Over time, Lucky’s performance improved. He had not gotten into any more fights, so I promoted him to Private First Class. But I started hearing some scuttlebutt that guys were borrowing money from him. I asked him to tell me what this was all about. He said that while playing poker with some Marines and Vietnamese Rangers he found that they were all playing with different money. There were three currencies in use in Viet Nam at that time, Military Payment Certiccates, Piastres, and Dollars. MPCs were the legal method of payment. The Piastre, the Vietnamese national currency, and the Dollar were forbidden for use by American military personnel. The Dollar was the most valuable, followed by the Piastre and the MPC. Dollars were in demand. Since he had accumulated a stash of these currencies, he started making change and soon became the game’s banker. He kept the conversion rates in his head and took a modest fee for each exchange. Soon his fame and fortune spread beyond the confines of the poker table. Other guys in the the battalion and guys from other units sought him out when they needed cash. He even made modest loans and took collateral. He developed quite a reputation as a poker player, currency dealer and pawn shop. Under normal circumstances I would have busted him and sent him to CC again, but he was my best radio operator, and we were soon about to embark on the largest Marine operation of the war. I couldn’t afford to lose him. And besides war in Viet Nam wasn’t exactly “normal circumstances.”

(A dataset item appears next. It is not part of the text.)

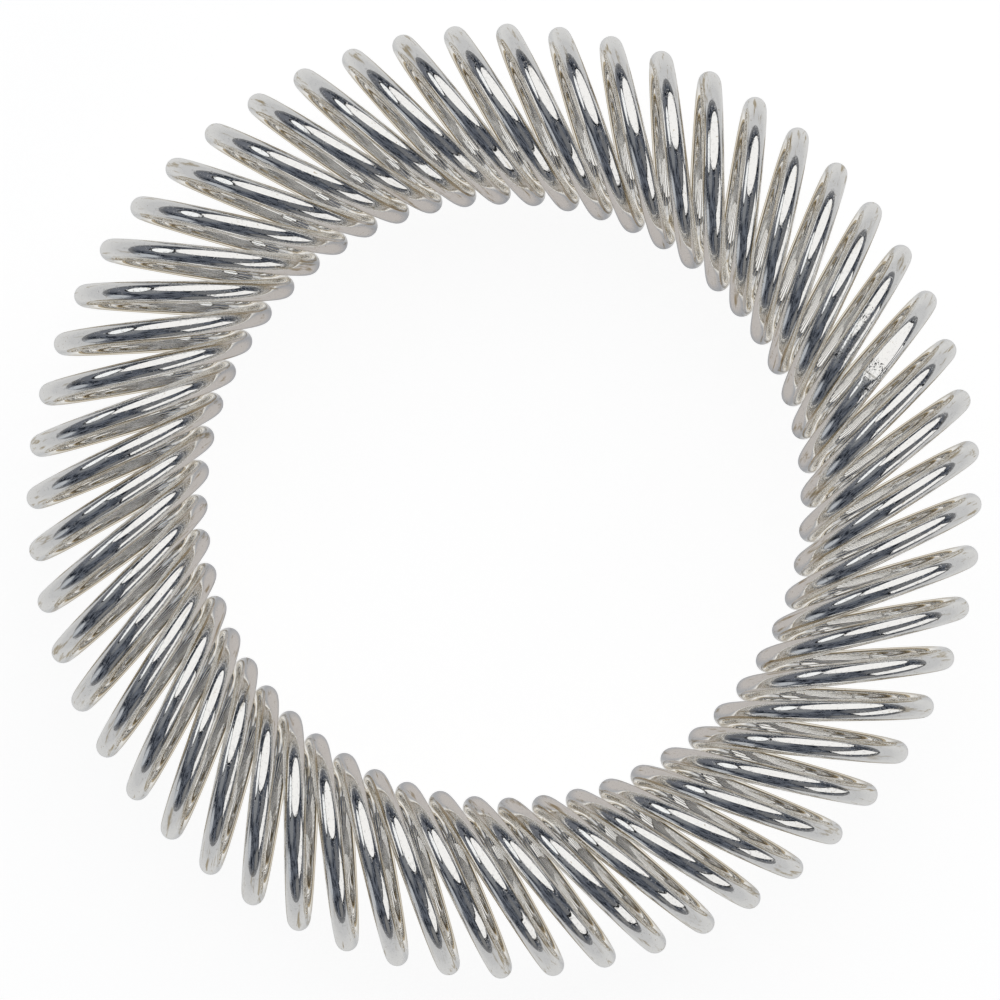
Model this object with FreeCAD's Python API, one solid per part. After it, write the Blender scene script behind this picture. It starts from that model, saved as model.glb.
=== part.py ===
import FreeCAD, Part
import os
import math

# A closed ring coiled from one length of round spring wire, lying flat on its turns. All the
# turns lean the same way, like a row of tipped hoops. Lengths are in mm, angles in degrees.
# The origin is on the surface under the ring, at its middle. Bearings are clockwise from +Y,
# seen from above, and the wire advances that way. Along a turn, the phase is 0 at the outer
# tip, 90 on the crown, 180 at the inner tip and 270 underneath.

# Driving dimensions
TURN_COUNT = 56             # turns in the closed ring
RING_DIAMETER = 80.4        # circle through the middles of the turns
COIL_DIAMETER = 19.5        # across one turn, between wire centres
WIRE_DIAMETER = 2.3
LEAN = 30.65                # each turn's lean from the radial plane, seen from above
TIP_BACK = 3.9              # each crown's tilt back against the way the wire advances
JOINED_TURN_BEARING = 70.5  # middle of the turn that holds the two ends of the wire
JOINT_PHASE = 90.0          # where the wire's ends meet, on the crown of that turn
BRAZE_THICKNESS = 0.2       # film of braze between the squared ends

# How finely a centre line is drawn, and how far it runs past an inner tip before it is cut
POINTS_PER_TURN = 24
RUN_ON_PHASE = 6.0

# The round cutter that levels an end: its radius, and how far it reaches towards the turn's
# other end, as shares of the wire's radius, and its length as a share of what runs on
CUTTER_SHARE = 1.4
CUTTER_NEAR_SHARE = 1.08
CUTTER_LENGTH_SHARE = 1.4

# Worked out from the driving dimensions
ring_radius = RING_DIAMETER / 2
coil_radius = COIL_DIAMETER / 2
wire_radius = WIRE_DIAMETER / 2
bearing_step = 360.0 / TURN_COUNT
lean = math.radians(LEAN)
tip_back = math.radians(TIP_BACK)
mid_height = coil_radius * math.cos(tip_back) + wire_radius
cutter_radius = CUTTER_SHARE * wire_radius
cutter_offset = cutter_radius - CUTTER_NEAR_SHARE * wire_radius
cutter_length = CUTTER_LENGTH_SHARE * coil_radius * math.radians(RUN_ON_PHASE)
half_braze_phase = math.degrees(BRAZE_THICKNESS / 2 / coil_radius)
UP = FreeCAD.Vector(0, 0, 1)
CENTRE = FreeCAD.Vector(0, 0, 0)


def wire_line(turn, phase):
    """Where the wire's centre line is, and its rate of travel per radian of phase.

    Turns are counted clockwise from the joined turn, which is turn 0.
    """
    bearing = math.radians(JOINED_TURN_BEARING + bearing_step * (turn + phase / 360.0))
    outward = FreeCAD.Vector(math.sin(bearing), math.cos(bearing), 0)
    onward = FreeCAD.Vector(math.cos(bearing), -math.sin(bearing), 0)
    spoke = outward * math.cos(lean) - onward * math.sin(lean)
    rise = UP * math.cos(tip_back) - onward * math.sin(tip_back)
    cosine = math.cos(math.radians(phase))
    sine = math.sin(math.radians(phase))
    place = outward * ring_radius + UP * mid_height + (spoke * cosine + rise * sine) * coil_radius

    round_ring = 1.0 / TURN_COUNT
    spoke_change = (onward * math.cos(lean) + outward * math.sin(lean)) * round_ring
    rise_change = outward * math.sin(tip_back) * round_ring
    round_coil = rise * cosine - spoke * sine + spoke_change * cosine + rise_change * sine
    travel = onward * ring_radius * round_ring + round_coil * coil_radius
    return place, travel


def swept_wire(turn, start_phase, end_phase):
    """Round wire along the centre line, with its ends squared to it."""
    spans = max(4, round(POINTS_PER_TURN * (end_phase - start_phase) / 360.0))
    step = (end_phase - start_phase) / spans
    phases = [start_phase + step * index for index in range(spans + 1)]
    points = [wire_line(turn, phase)[0] for phase in phases]
    first_travel = wire_line(turn, start_phase)[1]
    last_travel = wire_line(turn, end_phase)[1]
    line = Part.BSplineCurve()
    line.interpolate(
        Points=points,
        Parameters=[math.radians(phase) for phase in phases],
        InitialTangent=first_travel,
        FinalTangent=last_travel,
        Scale=False,
    )
    section = Part.Wire([Part.Circle(points[0], first_travel, wire_radius).toShape()])
    return Part.Wire([line.toShape()]).makePipeShell([section], True, True)


def cut_level(wire, turn, phase, keep_below):
    """Cuts an end level at the inner tip, so that neighbouring turns meet on a flat face.

    The wire drifts away from the turn's other end as it runs on, and the cutter stands off
    the same way, so that it misses that end.
    """
    tip = wire_line(turn, phase)[0]
    away = (tip - wire_line(turn, -phase)[0]).normalize()
    way_out = UP if keep_below else -UP
    foot = tip + away * cutter_offset
    return wire.cut(Part.makeCylinder(cutter_radius, cutter_length, foot, way_out))


def piece_of_turn(start_phase=-180.0, end_phase=180.0):
    """Turn 0, or a piece of it. An end that is at an inner tip is cut level."""
    level_start = start_phase == -180.0
    level_end = end_phase == 180.0
    run_from = start_phase - RUN_ON_PHASE if level_start else start_phase
    run_to = end_phase + RUN_ON_PHASE if level_end else end_phase
    wire = swept_wire(0, run_from, run_to)
    if level_start:
        wire = cut_level(wire, 0, start_phase, keep_below=True)
    if level_end:
        wire = cut_level(wire, 0, end_phase, keep_below=False)
    return wire.Solids[0]


def moved_round(shape, turns):
    """A copy of a shape, moved clockwise round the ring by a number of turns."""
    copy = shape.copy()
    copy.rotate(CENTRE, UP, -bearing_step * turns)
    return copy


def write(name, shape):
    if not shape.isValid() or len(shape.Solids) != 1:
        raise ValueError(name + " is not one valid solid")
    shape.exportStep("parts/" + name + ".step")


os.makedirs("parts", exist_ok=True)

# The joined turn is three pieces: the last stretch of the wire, the braze and the first stretch
write("wire_finish", piece_of_turn(end_phase=JOINT_PHASE - half_braze_phase))
write("end_braze", piece_of_turn(JOINT_PHASE - half_braze_phase, JOINT_PHASE + half_braze_phase))
write("wire_start", piece_of_turn(start_phase=JOINT_PHASE + half_braze_phase))

# The other turns are alike
whole_turn = piece_of_turn()
for number in range(1, TURN_COUNT):
    write("turn_%02d" % number, moved_round(whole_turn, number))

overall = 2 * (wire_line(0, 0)[0] - UP * mid_height).Length + WIRE_DIAMETER
hole = 2 * (wire_line(0, 180)[0] - UP * mid_height).Length - WIRE_DIAMETER
print("overall %.2f, clear hole %.2f, height %.2f" % (overall, hole, 2 * mid_height))
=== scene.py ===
import math

import bmesh
import bpy
from mathutils import Matrix, Vector


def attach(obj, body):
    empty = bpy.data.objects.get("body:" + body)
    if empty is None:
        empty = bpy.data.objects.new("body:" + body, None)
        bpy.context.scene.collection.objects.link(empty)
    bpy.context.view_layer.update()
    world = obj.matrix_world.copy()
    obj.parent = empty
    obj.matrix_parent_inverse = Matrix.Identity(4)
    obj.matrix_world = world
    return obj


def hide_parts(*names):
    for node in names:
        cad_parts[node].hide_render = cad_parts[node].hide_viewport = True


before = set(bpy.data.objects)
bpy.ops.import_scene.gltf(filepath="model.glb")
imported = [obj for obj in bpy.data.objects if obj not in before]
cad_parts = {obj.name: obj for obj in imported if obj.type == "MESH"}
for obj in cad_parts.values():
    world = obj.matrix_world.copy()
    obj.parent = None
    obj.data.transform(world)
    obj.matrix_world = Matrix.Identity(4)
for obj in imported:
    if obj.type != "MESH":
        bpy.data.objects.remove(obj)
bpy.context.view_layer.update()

# A closed ring coiled from one length of bright-plated spring wire. Lengths are in metres and
# angles in radians, unless a name says degrees. Bearings are clockwise from +Y, seen from
# above, and the wire advances that way. Along a turn, the phase in degrees is 0 at the outer
# tip, 90 on the crown, 180 at the inner tip and 270 underneath.

MILLIMETRE = 0.001
RING_RADIUS = 40.2 * MILLIMETRE
COIL_RADIUS = 9.75 * MILLIMETRE
WIRE_RADIUS = 1.15 * MILLIMETRE
LEAN = math.radians(30.65)
TIP_BACK = math.radians(3.9)
JOINED_TURN_BEARING = math.radians(70.5)
JOINT_PHASE = 90.0
BRAZE_THICKNESS = 0.2 * MILLIMETRE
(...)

All Marines who were in-country at least 6 months were eligible for R&R, or Rest and Rehabilitation, at a location of their choice. When Lucky’s R&R came up he announced that he would be going to Okinawa, to visit his Japanese girlfriend. Before he left I asked him to bring me back some Scotch and some cigars. He said he would be glad to do this for me. He returned a week later, but not seeing any Scotch or cigars I asked him if he had forgotten. “Oh no sir, Mr. Jones, I didn’t forget. They’re on a pallet up at Da Nang. I’m trying to get them down here for you.” I had no idea why a bottle of scotch and some cigars would be on a pallet at the Da Nang airbase but I didn’t ask any questions. A couple of days later, sure enough, he showed up in front of my hootch in, of course, an Air Force jeep, with a driver. In the back of the jeep was a case of Johnnie Walker Black Label scotch and a gross of cigar boxes. I was now the owner of 24 bottles of prime scotch and 2,880 Manila Corona cigars. I ended up keeping the scotch and trading most of the cigars. Thanks to Lucky I soon developed my own reputation as a trader.
Lucky went “back to the world” anout 2 months before I did. We didn’t keep in touch. As the years went by I’d often think of him fondly and wonder whatever happened to him. Those frenetic days and sleepless nights in the FDC would have been perfect training for the financial futures pits of the Chicago Board Options Exchange. I often wondered if he was on the other side of any of my trades.